▸ WHAT YOU HAVE TO DO: Every line of the data that contains the string "their" must be copied.

═════ SUPPLIED RECORDS ═════

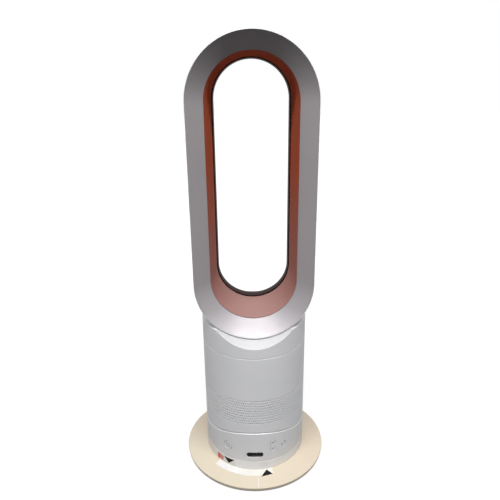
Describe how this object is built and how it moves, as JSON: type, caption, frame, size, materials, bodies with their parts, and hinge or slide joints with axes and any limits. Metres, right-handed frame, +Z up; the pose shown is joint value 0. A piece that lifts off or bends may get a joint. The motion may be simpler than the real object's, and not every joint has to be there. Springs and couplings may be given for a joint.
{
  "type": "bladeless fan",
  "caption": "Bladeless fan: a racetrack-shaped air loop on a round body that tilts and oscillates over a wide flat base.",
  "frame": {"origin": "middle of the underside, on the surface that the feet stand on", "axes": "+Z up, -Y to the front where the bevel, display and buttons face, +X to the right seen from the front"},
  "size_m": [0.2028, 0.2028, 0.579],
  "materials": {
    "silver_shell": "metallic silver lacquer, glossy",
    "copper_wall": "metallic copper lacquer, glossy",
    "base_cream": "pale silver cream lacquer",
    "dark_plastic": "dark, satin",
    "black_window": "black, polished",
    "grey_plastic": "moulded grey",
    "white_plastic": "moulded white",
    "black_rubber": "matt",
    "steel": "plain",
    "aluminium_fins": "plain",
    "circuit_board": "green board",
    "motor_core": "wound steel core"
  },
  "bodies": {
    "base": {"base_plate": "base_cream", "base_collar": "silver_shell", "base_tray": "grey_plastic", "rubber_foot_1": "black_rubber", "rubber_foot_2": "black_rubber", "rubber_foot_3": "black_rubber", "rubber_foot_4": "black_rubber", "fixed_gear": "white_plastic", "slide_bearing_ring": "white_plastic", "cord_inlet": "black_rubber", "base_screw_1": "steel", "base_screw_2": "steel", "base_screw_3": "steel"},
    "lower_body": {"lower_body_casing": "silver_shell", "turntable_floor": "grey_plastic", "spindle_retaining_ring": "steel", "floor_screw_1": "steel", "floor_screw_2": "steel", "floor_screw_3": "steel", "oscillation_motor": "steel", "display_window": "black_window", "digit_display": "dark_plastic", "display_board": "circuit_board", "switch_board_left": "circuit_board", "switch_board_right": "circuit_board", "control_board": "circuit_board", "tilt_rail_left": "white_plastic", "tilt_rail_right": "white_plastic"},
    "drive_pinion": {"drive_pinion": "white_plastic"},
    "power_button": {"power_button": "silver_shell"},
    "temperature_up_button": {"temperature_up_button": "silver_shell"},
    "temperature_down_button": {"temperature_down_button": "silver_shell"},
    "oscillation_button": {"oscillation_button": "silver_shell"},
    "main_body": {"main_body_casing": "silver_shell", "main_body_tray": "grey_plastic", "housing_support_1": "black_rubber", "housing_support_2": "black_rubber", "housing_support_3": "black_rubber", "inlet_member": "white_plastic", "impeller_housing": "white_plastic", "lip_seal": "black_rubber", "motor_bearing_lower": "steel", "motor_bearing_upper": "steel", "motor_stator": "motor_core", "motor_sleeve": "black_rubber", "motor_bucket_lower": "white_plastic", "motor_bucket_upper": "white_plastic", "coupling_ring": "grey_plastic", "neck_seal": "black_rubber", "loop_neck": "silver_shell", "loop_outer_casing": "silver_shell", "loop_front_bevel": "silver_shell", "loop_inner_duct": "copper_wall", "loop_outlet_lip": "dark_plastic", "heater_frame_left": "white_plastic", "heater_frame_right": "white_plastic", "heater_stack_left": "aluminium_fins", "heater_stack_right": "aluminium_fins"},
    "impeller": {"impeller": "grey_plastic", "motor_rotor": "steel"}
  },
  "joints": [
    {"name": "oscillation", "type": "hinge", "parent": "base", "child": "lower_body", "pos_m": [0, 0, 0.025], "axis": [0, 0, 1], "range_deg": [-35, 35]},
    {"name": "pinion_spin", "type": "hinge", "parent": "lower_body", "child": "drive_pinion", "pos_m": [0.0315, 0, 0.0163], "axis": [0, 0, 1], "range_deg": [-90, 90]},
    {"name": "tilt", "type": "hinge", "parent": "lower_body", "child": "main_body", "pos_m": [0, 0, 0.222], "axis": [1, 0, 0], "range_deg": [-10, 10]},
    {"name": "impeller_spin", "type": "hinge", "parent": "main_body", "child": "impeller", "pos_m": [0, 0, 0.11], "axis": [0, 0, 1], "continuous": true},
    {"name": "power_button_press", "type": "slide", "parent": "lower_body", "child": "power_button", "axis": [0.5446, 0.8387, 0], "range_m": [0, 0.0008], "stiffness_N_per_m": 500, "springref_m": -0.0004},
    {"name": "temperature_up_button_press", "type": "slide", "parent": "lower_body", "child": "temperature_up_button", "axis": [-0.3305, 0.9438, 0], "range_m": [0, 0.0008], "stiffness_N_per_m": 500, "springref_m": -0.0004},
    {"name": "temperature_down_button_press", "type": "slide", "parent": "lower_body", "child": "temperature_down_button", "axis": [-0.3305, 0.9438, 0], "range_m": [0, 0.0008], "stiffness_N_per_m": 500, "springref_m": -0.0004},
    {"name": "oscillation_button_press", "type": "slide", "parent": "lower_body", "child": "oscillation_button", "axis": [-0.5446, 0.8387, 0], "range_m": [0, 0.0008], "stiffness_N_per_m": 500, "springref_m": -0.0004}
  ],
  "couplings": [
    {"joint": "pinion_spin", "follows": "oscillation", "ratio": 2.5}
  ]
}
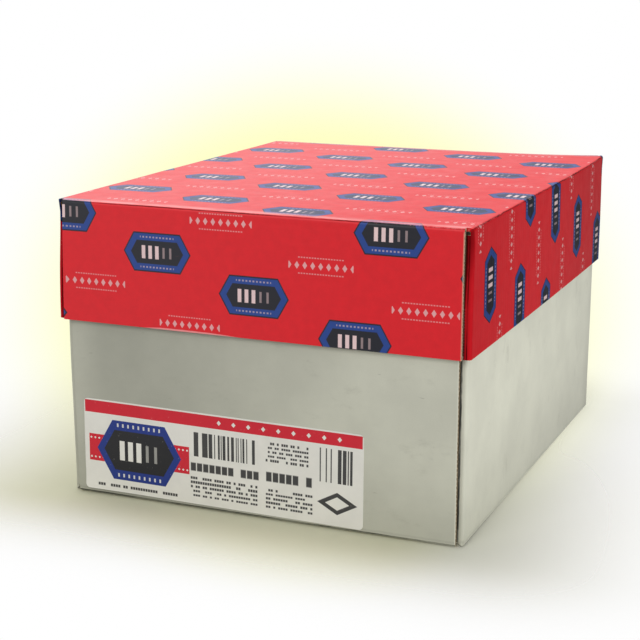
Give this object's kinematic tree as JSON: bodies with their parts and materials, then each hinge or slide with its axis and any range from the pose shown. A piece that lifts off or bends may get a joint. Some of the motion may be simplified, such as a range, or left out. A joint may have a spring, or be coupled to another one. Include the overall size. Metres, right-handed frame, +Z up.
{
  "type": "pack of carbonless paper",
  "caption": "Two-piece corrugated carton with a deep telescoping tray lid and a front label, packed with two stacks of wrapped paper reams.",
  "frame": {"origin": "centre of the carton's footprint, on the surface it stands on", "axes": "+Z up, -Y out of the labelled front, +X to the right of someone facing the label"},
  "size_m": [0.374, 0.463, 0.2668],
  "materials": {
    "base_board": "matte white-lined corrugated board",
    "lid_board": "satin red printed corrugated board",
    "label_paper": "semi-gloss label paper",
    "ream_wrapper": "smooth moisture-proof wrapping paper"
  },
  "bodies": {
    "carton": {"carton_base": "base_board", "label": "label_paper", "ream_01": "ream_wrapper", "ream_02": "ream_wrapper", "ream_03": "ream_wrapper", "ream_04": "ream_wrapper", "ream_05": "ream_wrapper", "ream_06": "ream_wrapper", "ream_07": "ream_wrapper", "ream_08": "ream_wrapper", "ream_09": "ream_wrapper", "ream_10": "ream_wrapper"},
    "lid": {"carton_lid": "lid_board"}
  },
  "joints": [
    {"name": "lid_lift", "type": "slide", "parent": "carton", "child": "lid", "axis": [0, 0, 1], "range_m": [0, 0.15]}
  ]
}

═════
═════ SUPPLIED RECORDS ═════

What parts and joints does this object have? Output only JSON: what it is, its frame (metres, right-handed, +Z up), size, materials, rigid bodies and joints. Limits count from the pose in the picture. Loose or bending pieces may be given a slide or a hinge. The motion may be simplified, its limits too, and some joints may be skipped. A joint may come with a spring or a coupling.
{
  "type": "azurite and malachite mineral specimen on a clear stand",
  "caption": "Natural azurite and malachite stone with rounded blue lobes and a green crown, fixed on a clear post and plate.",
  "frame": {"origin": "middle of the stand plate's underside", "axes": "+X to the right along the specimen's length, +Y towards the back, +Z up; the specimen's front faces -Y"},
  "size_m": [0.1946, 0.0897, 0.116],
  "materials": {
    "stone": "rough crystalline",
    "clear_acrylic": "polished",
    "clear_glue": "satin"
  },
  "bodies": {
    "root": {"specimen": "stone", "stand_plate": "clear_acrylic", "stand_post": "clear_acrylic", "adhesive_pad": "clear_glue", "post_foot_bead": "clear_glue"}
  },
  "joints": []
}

═════

▸ ANSWER TO THE PROBLEM:
Describe how this object is built and how it moves, as JSON: type, caption, frame, size, materials, bodies with their parts, and hinge or slide joints with axes and any limits. Metres, right-handed frame, +Z up; the pose shown is joint value 0. A piece that lifts off or bends may get a joint. The motion may be simpler than the real object's, and not every joint has to be there. Springs and couplings may be given for a joint.
Give this object's kinematic tree as JSON: bodies with their parts and materials, then each hinge or slide with its axis and any range from the pose shown. A piece that lifts off or bends may get a joint. Some of the motion may be simplified, such as a range, or left out. A joint may have a spring, or be coupled to another one. Include the overall size. Metres, right-handed frame, +Z up.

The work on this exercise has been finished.